# [Direction]
Reproduce the material in full, unchanged.

━━━━━━━━━━━━━━━━━━━━

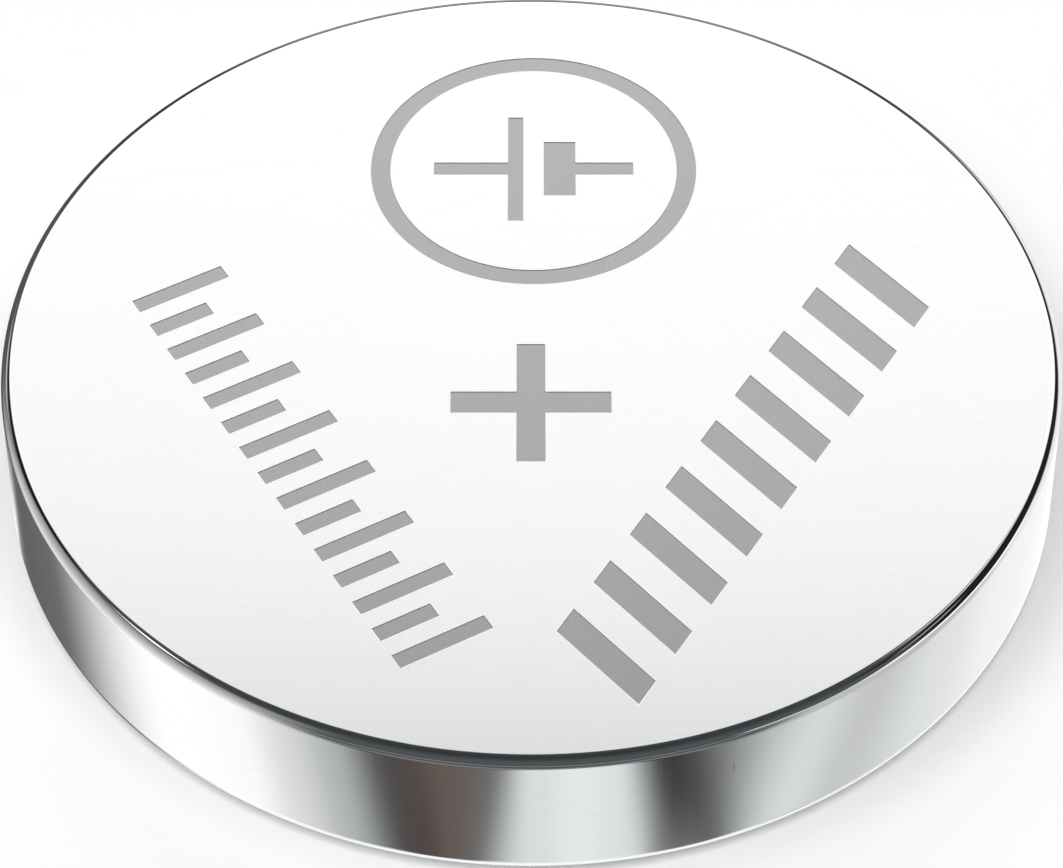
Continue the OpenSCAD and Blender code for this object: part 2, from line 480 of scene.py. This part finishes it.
def hairlines(tree, vector, degrees, width, length, share):
    """Thin lines in one direction: a small share of long narrow cells, from faint to full."""
    turned_to = node(tree, "ShaderNodeMapping",
                     {"Vector": vector, "Rotation": (0, 0, math.radians(degrees))}).outputs[0]
    along, across, _ = node(tree, "ShaderNodeSeparateXYZ", {0: turned_to}).outputs
    row = calc(tree, "FLOOR", calc(tree, "DIVIDE", across, width))
    offset = node(tree, "ShaderNodeTexWhiteNoise", {"W": row}, noise_dimensions="1D").outputs[0]
    shift = calc(tree, "MULTIPLY", offset, ROW_SHIFT)
    run = calc(tree, "ADD", calc(tree, "DIVIDE", along, length), shift)
    cell = node(tree, "ShaderNodeCombineXYZ", {0: row, 1: calc(tree, "FLOOR", run)}).outputs[0]
    pick = node(tree, "ShaderNodeTexWhiteNoise", {"Vector": cell}, noise_dimensions="2D").outputs[0]
    depth = ranged(tree, pick, 1 - share, 1.0, 0.0, 1.0, False)
    from_middle = calc(tree, "ABSOLUTE", calc(tree, "SUBTRACT", calc(tree, "FRACT", run), 0.5))
    return calc(tree, "MULTIPLY", depth, ranged(tree, from_middle, 0.1, 0.5, 1.0, 0.0))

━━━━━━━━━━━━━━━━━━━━

# [Result of the exercise]
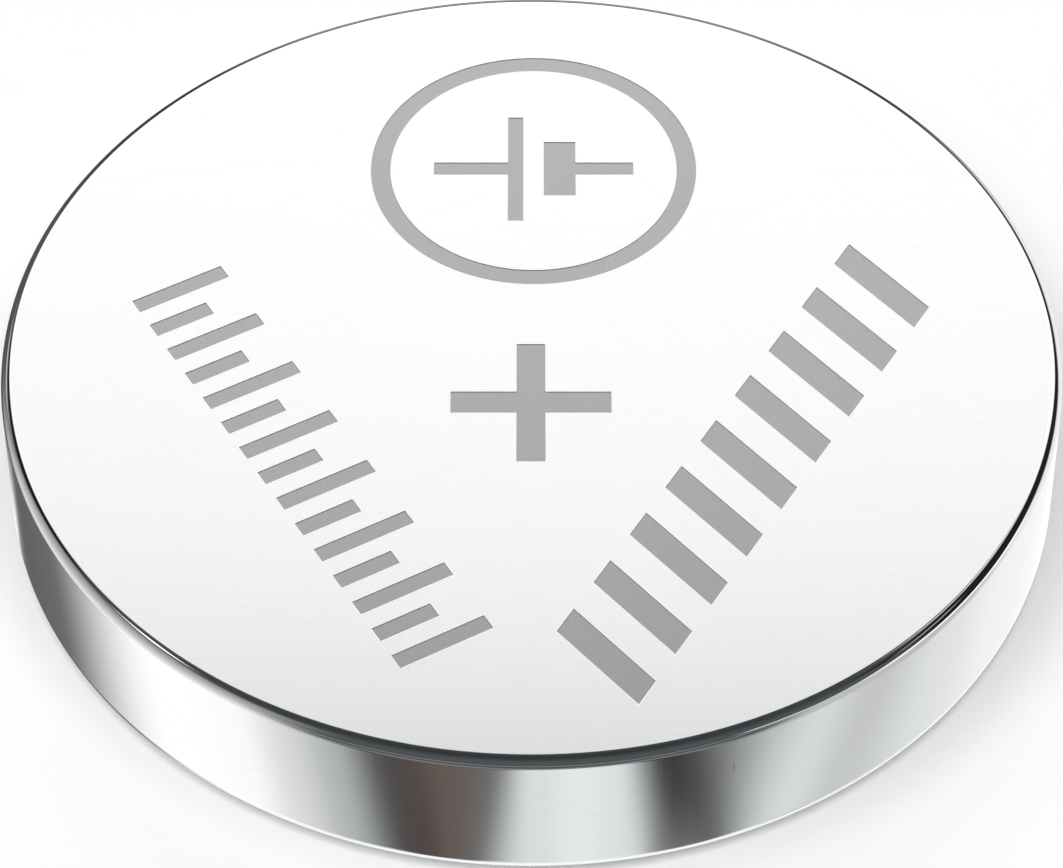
Continue the OpenSCAD and Blender code for this object: part 2, from line 480 of scene.py. This part finishes it.
def hairlines(tree, vector, degrees, width, length, share):
    """Thin lines in one direction: a small share of long narrow cells, from faint to full."""
    turned_to = node(tree, "ShaderNodeMapping",
                     {"Vector": vector, "Rotation": (0, 0, math.radians(degrees))}).outputs[0]
    along, across, _ = node(tree, "ShaderNodeSeparateXYZ", {0: turned_to}).outputs
    row = calc(tree, "FLOOR", calc(tree, "DIVIDE", across, width))
    offset = node(tree, "ShaderNodeTexWhiteNoise", {"W": row}, noise_dimensions="1D").outputs[0]
    shift = calc(tree, "MULTIPLY", offset, ROW_SHIFT)
    run = calc(tree, "ADD", calc(tree, "DIVIDE", along, length), shift)
    cell = node(tree, "ShaderNodeCombineXYZ", {0: row, 1: calc(tree, "FLOOR", run)}).outputs[0]
    pick = node(tree, "ShaderNodeTexWhiteNoise", {"Vector": cell}, noise_dimensions="2D").outputs[0]
    depth = ranged(tree, pick, 1 - share, 1.0, 0.0, 1.0, False)
    from_middle = calc(tree, "ABSOLUTE", calc(tree, "SUBTRACT", calc(tree, "FRACT", run), 0.5))
    return calc(tree, "MULTIPLY", depth, ranged(tree, from_middle, 0.1, 0.5, 1.0, 0.0))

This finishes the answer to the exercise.